Break-Even Price Per Hour Calculator
Calculate your minimum viable hourly rate
Enter your fixed costs, variable cost per hour, billable hours available, and target profit to calculate the minimum hourly rate required to break even and hit your profit goal.
How to calculate your minimum viable hourly rate
For service businesses, consultants, freelancers, and professional service firms, setting the right hourly rate is one of the most important financial decisions. Setting a rate that is too low leads to working hard without achieving profitability; setting a rate that is too high without clear market justification can limit client acquisition. The break-even hourly rate calculation gives you the floor: the minimum rate at which revenue exactly covers all costs given your available billable hours. Any rate above this floor produces profit; any rate below it produces a loss regardless of how many hours you bill.
The formula for break-even hourly rate is: (monthly fixed costs plus target profit) divided by billable hours, plus variable cost per hour. If monthly fixed costs are $6,000, target profit is $3,000, billable hours are 120 per month, and variable cost per hour is $8, the calculation gives ($6,000 plus $3,000) divided by 120, plus $8, which equals $75 plus $8, or $83 per hour. At this rate, billing all 120 available hours produces exactly $9,960 in revenue. Subtracting variable costs of ($8 times 120) = $960 gives gross profit of $9,000. Subtracting fixed costs of $6,000 gives net profit of $3,000, exactly the target. Any rate above $83 exceeds the target; any rate below it falls short.
The billable hours assumption is the most critical variable in this calculation. A consultant working 8 hours per day does not have 160 billable hours in a month. Non-billable time includes business development and sales, administrative tasks, professional development, marketing, invoicing and accounting, travel between clients, and any time the business is simply not fully booked. A realistic utilisation rate for a solo consultant or small service firm is typically 60 to 75 percent of available working hours. If you have 160 working hours in a month and a 70 percent utilisation rate, realistically billable hours are 112 per month. Using 160 hours in the calculation produces a falsely low minimum rate; using 112 produces the rate you actually need to charge to achieve your targets given realistic capacity.
Fixed costs vs variable costs in service businesses
Fixed costs are those that do not change with the volume of work completed: office rent, software subscriptions, insurance, loan repayments, minimum wage commitments, and the owner's salary draw all qualify. Variable costs are those that increase proportionally with billable work: subcontractor payments, materials used on specific jobs, travel to client sites, and tools or supplies consumed on projects. Understanding the fixed-variable split matters because it reveals leverage. A high fixed cost structure means that filling capacity with additional clients at any rate above variable cost improves profitability, creating incentive to discount for volume. A high variable cost structure, by contrast, offers less leverage because each additional hour of work adds significant direct cost.
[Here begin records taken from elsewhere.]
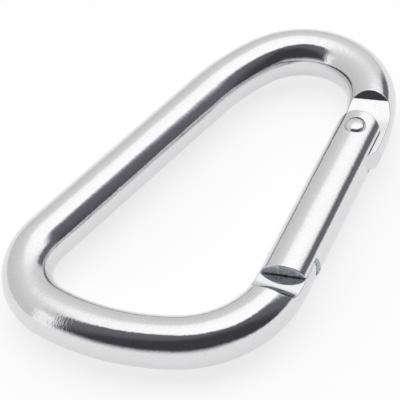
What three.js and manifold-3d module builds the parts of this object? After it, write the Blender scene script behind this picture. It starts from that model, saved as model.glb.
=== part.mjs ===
// A snap carabiner: a D of bent aluminium rod, closed by a round gate that turns on a rivet
// and is pushed shut by a coil spring and a plunger hidden in its bore.
// Millimetres, +Z up. The D lies flat, its straight spine runs along Y and its gate is on the +X side.
import * as THREE from 'three';
import { mergeVertices } from 'three/addons/utils/BufferGeometryUtils.js';
import Module from 'manifold-3d';

const wasm = await Module();
wasm.setup();

const DEGREE = Math.PI / 180;
const GAP = 0.3; // clearance between neighbouring pieces
const FAR = 9; // reach of a cutter past the rod it cuts

// The rod and its bends, walked clockwise from the foot of the spine round to the foot again.
const ROD_RADIUS = 4.0;
const ROD_SIDES = 24;
const ROD_STEPS = 96;
const TOP_EASE = arcLeg(38.0, 18 * DEGREE);
const TOP_BEND = arcLeg(12.0, 145 * DEGREE);
const FOOT_BEND = arcLeg(16.0, 70 * DEGREE);
const FOOT_EASE = arcLeg(38.0, 31 * DEGREE);
const HEEL_BEND = arcLeg(9.8, 96 * DEGREE);

// The rod's two milled ends. Distances along the gate line start where the top bend would end.
const BLADE_HALF = 1.8; // half the thickness of the tongue and of the nose
const TONGUE_EARLY = 17 * DEGREE; // how much of the top bend the tongue replaces with a wider one
const TONGUE_BEND_RADIUS = 32.0;
const TONGUE_RAMP = 20.5 * DEGREE; // the gentle slope from the tongue's flat up to its shoulder
const TONGUE_RAMP_TOP = 2.8; // height where the wall starts
const TONGUE_WALL_START = -1.85;
const TONGUE_WALL = 52 * DEGREE; // slope of the wall up to the rod's surface
const TONGUE_SKEW = 11.6 * DEGREE; // the shoulder is square to the bend and not to the gate line
const TONGUE_TIP_RADIUS = 5.1; // the tongue's round end, about the rivet
const TONGUE_ROUND_END = 82 * DEGREE; // how far that round goes outward of the gate line
const NOSE_TIP = 31.5;
const NOSE_SLANT = 1.5; // how much further back the nose's inner corner lies
const NOSE_CORNER = 1.2;
const NOSE_FLAT_END = 38.1;

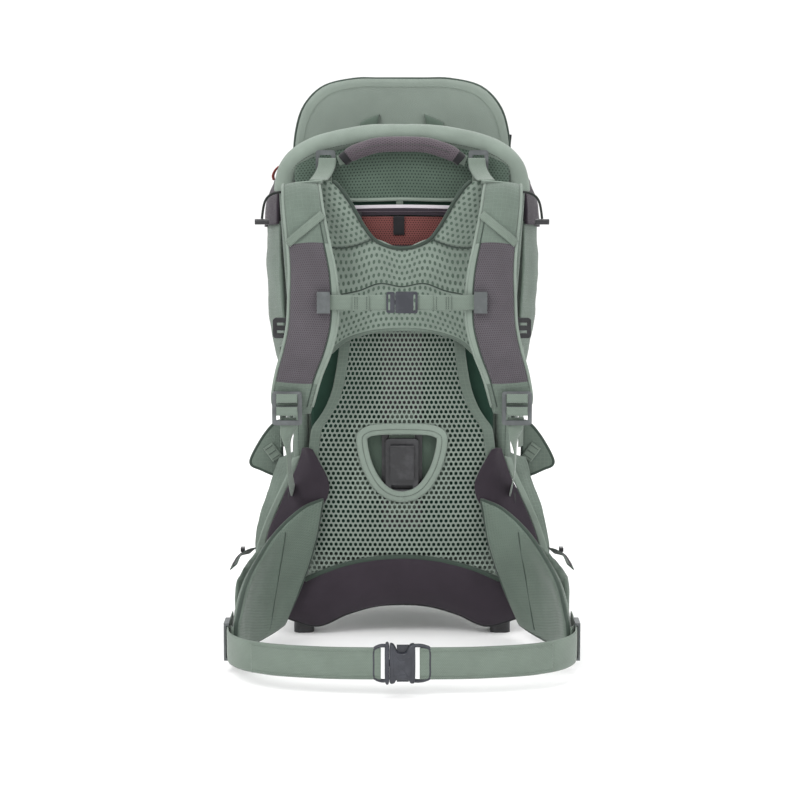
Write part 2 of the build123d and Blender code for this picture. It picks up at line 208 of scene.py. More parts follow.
def woven(name, colour, pitch_u, pitch_v, depth=0.0003, ripstop=0.0, share=0.12, sheen=0.2,
          use_uv=True, rough=0.82, groove_shade=0.3):
    """Plain weave, with a grid of thicker threads where ripstop is a spacing, and painted shade in the low
    points between threads.
    """
    n = Nodes(name)
    vector, (u, v, w) = n.coords(use_uv)
    if not use_uv:
        v = n.math("ADD", v, w)
    over = n.math("MULTIPLY", n.wave(u, 2 * pitch_u), n.wave(v, 2 * pitch_v))
    fuzz = n.noise(vector, 900.0, 3.0, 0.7)
    height = n.math("ADD", n.math("MULTIPLY", over, 0.5), n.math("MULTIPLY", fuzz, 0.5))
    if ripstop:
        lines = n.math("MAXIMUM", n.wave(u, ripstop), n.wave(v, ripstop))
        height = n.math("ADD", height, n.ramp(lines, 0.86, 1.0))
    base = mottled(n, vector, colour, share)
    # Painted shade: the weave's low points between the threads are darkened towards a third of the colour, so
    # its raised threads and ripstop lines come out lighter.
    dark = n.mix(groove_shade, base, tuple(c * 0.35 for c in colour))
    shade = n.mix(n.ramp(height, -0.2, 0.8), dark, base)
    n.bump(height, depth)
    return n.finish(shade, rough, sheen=sheen, specular=0.25)


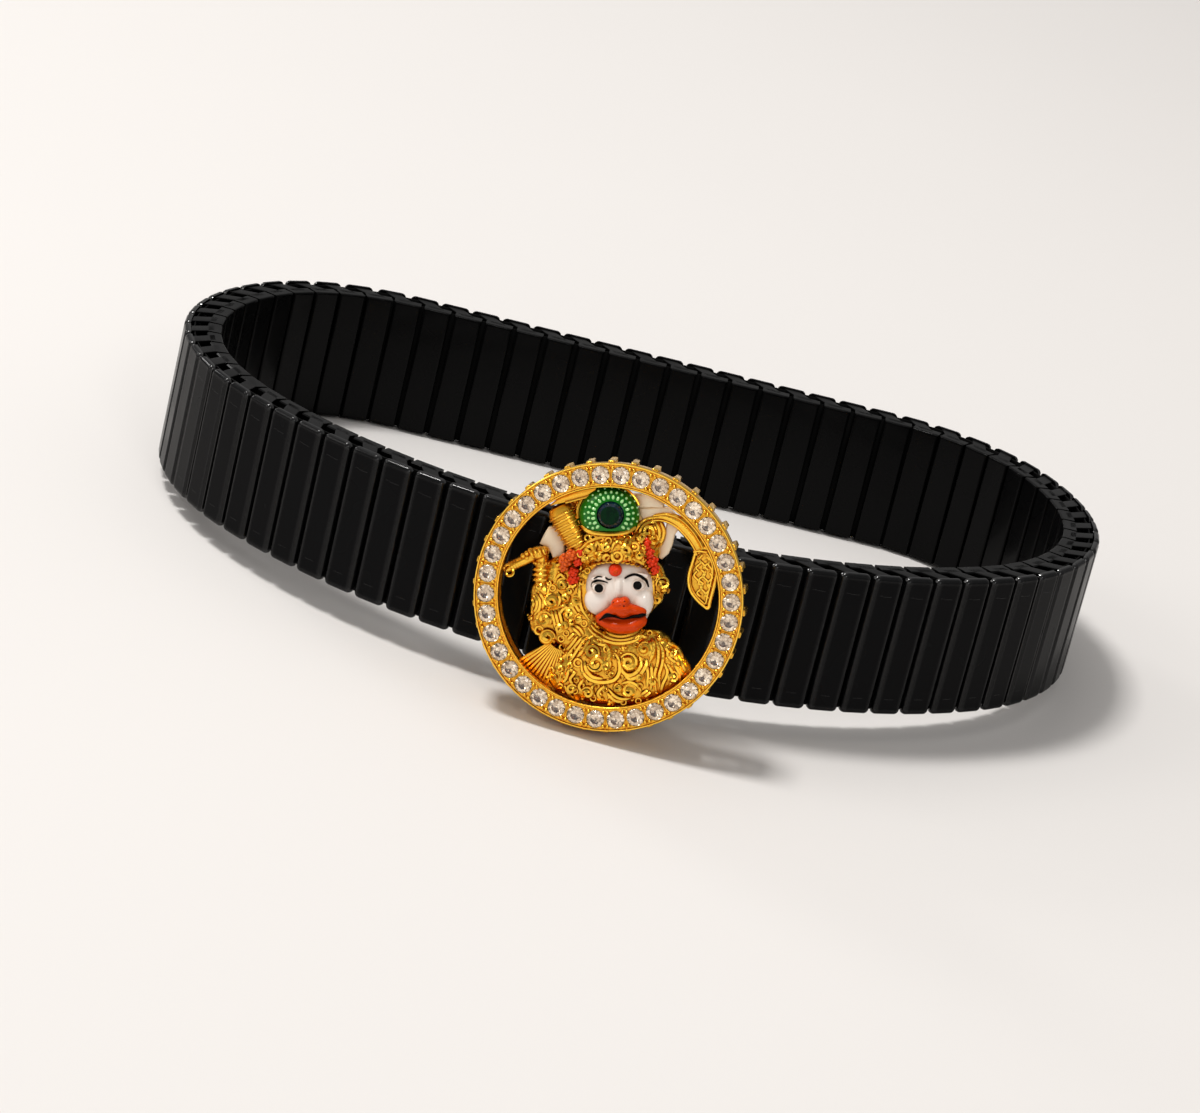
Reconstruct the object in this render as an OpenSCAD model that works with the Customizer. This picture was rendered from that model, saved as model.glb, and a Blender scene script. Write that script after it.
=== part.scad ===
// Medallion bracelet. A stretch band of two staggered rows of links closes into a loop.
// A round pierced medallion with a ring of stones is clipped over the front of the band.
// Lengths are millimetres and angles are degrees. +Z is up and the medallion faces -Y.
// The bracelet stands as it rests by itself, on the medallion's rim and the back of the band.

/* [Band] */
// Height of the band, along the arm
band_h = 10.2; // [9:0.1:12]
// Thickness of the band, from its outside to the arm
band_t = 2.8; // [2.8:0.1:3.6]
// Number of links in each row
link_count = 74; // [66:1:78]
// Clear gap between neighbouring links
link_gap = 0.4; // [0.3:0.05:0.6]
// Thickness of one link
link_t = 1.1; // [1.1:0.05:1.2]
// Thickness of the staple plates along both edges
plate_t = 0.25; // [0.2:0.05:0.3]
// Width of a staple plate
plate_w = 1.3; // [1:0.1:1.5]
// Clearance between pieces that move against each other
slip = 0.12; // [0.1:0.01:0.14]

/* [Loop] */
// Radius of the front of the loop
front_r = 38; // [36:0.1:42]
// Half of the angle that the front turns through
front_turn = 44; // [40:1:46]
// Radius of the sides
side_r = 22; // [20:0.1:24]
// Angle that each side turns through
side_turn = 78; // [74:1:80]
// Radius of the two back corners
corner_r = 12.8; // [12.8:0.1:15]

/* [Medallion] */
// Outer diameter of the ring of stones
medallion_d = 18; // [16:0.1:20]
// Depth of the ring, from its back to its front
medallion_t = 2.9; // [2.6:0.1:3.4]
// Lean of the medallion away from the band, top backwards
medallion_tilt = 9; // [6:1:10]
// Turn of the medallion to the left, seen from above
medallion_yaw = 5; // [0:1:6]
// Turn of the medallion in its own plane
medallion_turn = 13.8; // [0:0.1:15]
// Height of the medallion's middle above the band's middle
medallion_lift = 1.35; // [0.8:0.05:1.6]

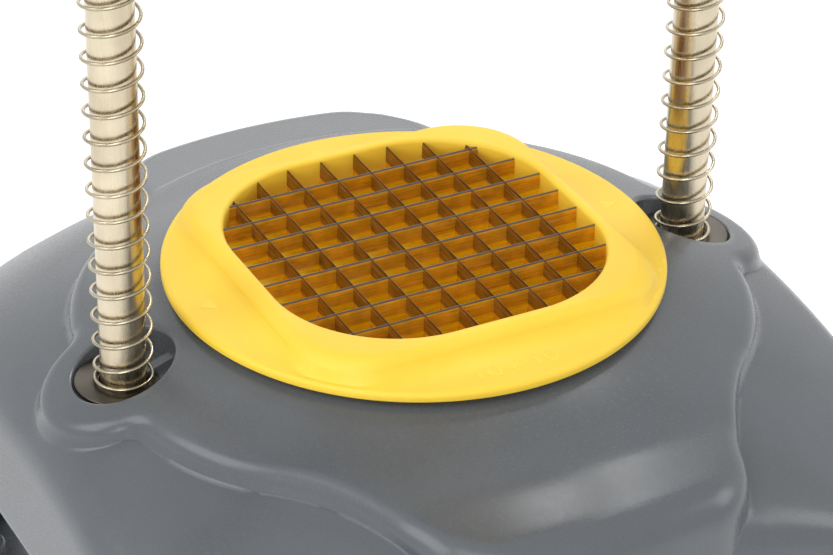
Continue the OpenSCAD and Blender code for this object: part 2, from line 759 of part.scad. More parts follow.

Rate adequacy and market positioning
The break-even rate is a floor, not a target. A professionally viable rate should cover costs, deliver a reasonable profit, reflect the value delivered to clients, and be sustainable in the market. If the calculated break-even rate is significantly below market rates, there is room to price at the market rate and achieve a healthy margin. If the break-even rate is above what the market will bear, the cost structure needs to be reduced or billable hours need to increase to bring the floor down. The most common fix is increasing utilisation: more billable hours in the denominator lowers the break-even rate per hour. The second most common fix is reducing fixed costs, which lowers the numerator. Simply charging more is only sustainable if the quality and value of the service justifies the premium in the client's eyes.